▶ [Data extract]:
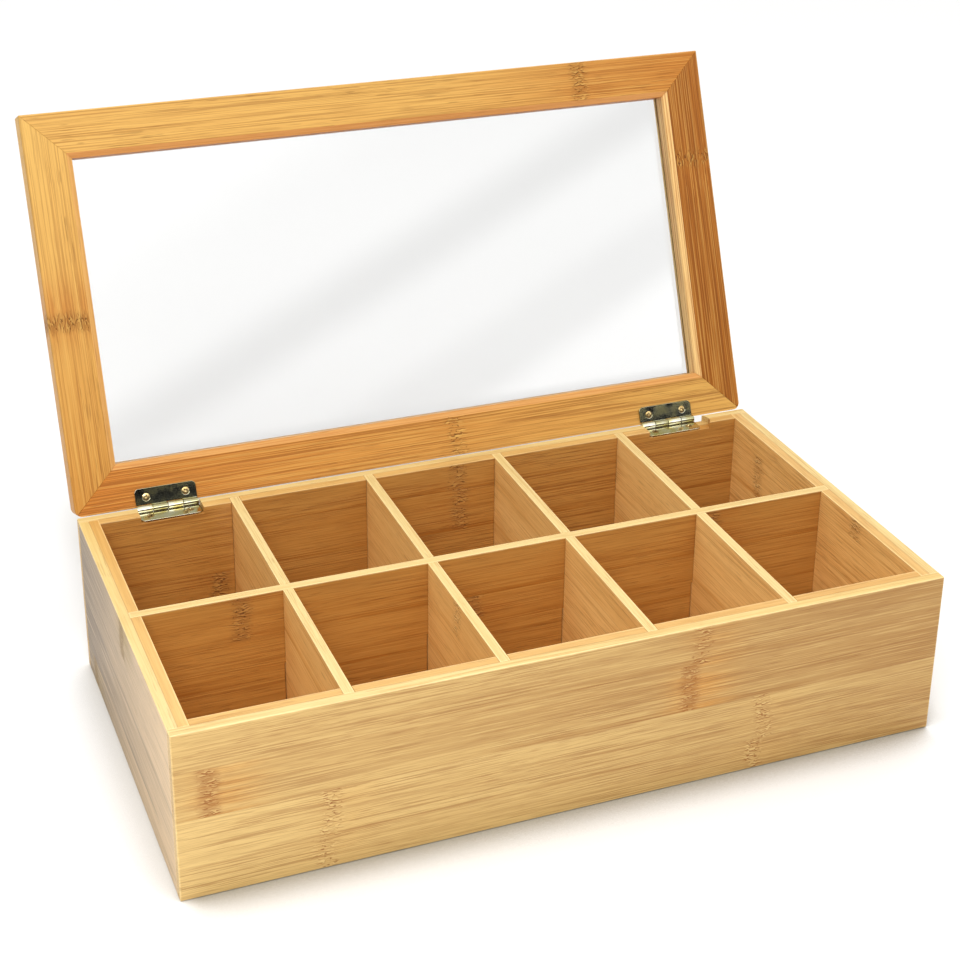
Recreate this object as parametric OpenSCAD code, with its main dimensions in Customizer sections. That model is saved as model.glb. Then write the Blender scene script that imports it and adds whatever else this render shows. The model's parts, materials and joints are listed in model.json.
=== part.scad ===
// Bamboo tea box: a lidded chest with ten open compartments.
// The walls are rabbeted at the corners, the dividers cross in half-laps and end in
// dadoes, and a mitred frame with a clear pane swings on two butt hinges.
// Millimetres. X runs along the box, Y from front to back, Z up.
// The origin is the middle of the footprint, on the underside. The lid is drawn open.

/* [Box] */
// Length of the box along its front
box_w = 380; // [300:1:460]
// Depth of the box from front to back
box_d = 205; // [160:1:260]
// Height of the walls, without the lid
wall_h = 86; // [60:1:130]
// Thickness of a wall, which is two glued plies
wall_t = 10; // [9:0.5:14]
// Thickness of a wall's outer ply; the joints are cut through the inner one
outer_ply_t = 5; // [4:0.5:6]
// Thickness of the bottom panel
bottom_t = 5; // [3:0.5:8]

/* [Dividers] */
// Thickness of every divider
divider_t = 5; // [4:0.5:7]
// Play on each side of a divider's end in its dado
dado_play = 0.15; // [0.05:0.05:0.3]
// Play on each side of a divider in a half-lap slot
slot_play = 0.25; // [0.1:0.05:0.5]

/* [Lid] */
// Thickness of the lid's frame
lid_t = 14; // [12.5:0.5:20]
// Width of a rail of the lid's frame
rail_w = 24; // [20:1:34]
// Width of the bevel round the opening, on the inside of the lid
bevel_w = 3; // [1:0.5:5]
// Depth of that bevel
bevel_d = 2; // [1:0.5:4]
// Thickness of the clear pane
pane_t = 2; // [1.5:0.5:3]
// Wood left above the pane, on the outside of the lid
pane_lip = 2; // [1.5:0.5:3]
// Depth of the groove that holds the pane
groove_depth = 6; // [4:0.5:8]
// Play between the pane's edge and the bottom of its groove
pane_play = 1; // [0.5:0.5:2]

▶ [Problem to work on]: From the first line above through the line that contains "slot_play = 0.25; // [0.1:0.05:0.5]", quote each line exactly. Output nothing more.

▶ [Complete answer]:
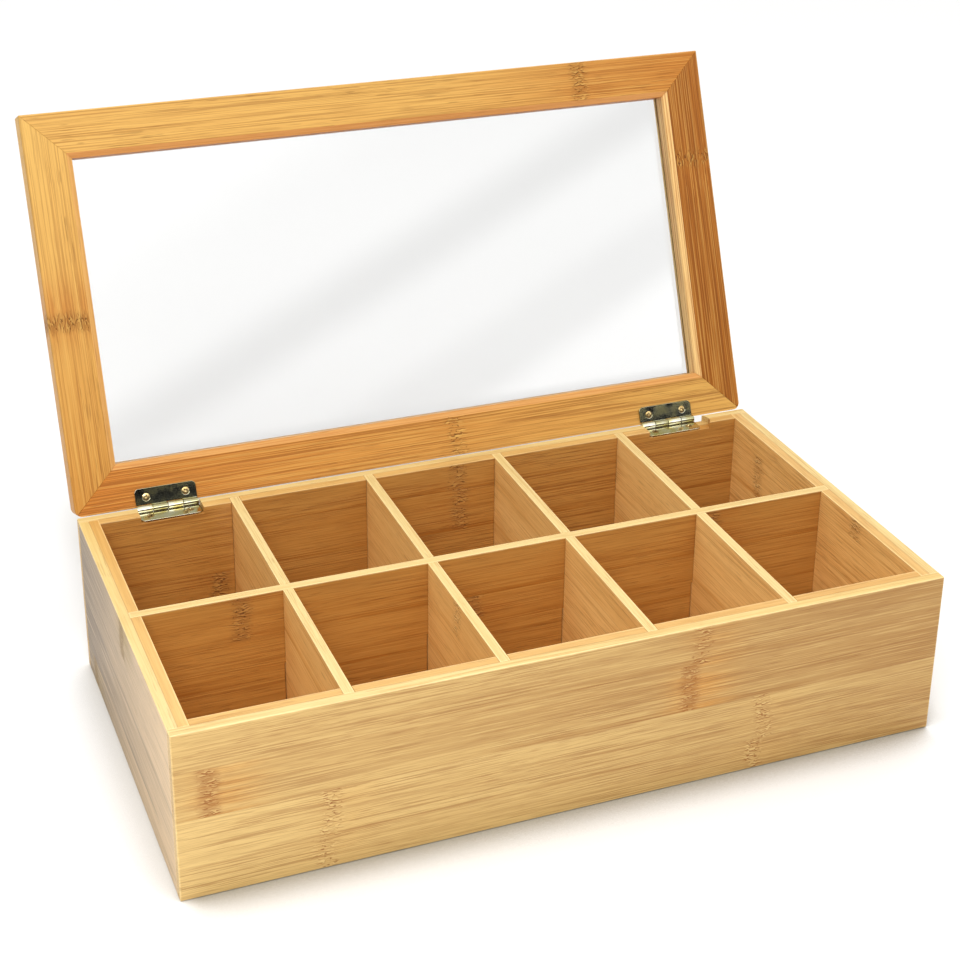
Recreate this object as parametric OpenSCAD code, with its main dimensions in Customizer sections. That model is saved as model.glb. Then write the Blender scene script that imports it and adds whatever else this render shows. The model's parts, materials and joints are listed in model.json.
=== part.scad ===
// Bamboo tea box: a lidded chest with ten open compartments.
// The walls are rabbeted at the corners, the dividers cross in half-laps and end in
// dadoes, and a mitred frame with a clear pane swings on two butt hinges.
// Millimetres. X runs along the box, Y from front to back, Z up.
// The origin is the middle of the footprint, on the underside. The lid is drawn open.

/* [Box] */
// Length of the box along its front
box_w = 380; // [300:1:460]
// Depth of the box from front to back
box_d = 205; // [160:1:260]
// Height of the walls, without the lid
wall_h = 86; // [60:1:130]
// Thickness of a wall, which is two glued plies
wall_t = 10; // [9:0.5:14]
// Thickness of a wall's outer ply; the joints are cut through the inner one
outer_ply_t = 5; // [4:0.5:6]
// Thickness of the bottom panel
bottom_t = 5; // [3:0.5:8]

/* [Dividers] */
// Thickness of every divider
divider_t = 5; // [4:0.5:7]
// Play on each side of a divider's end in its dado
dado_play = 0.15; // [0.05:0.05:0.3]
// Play on each side of a divider in a half-lap slot
slot_play = 0.25; // [0.1:0.05:0.5]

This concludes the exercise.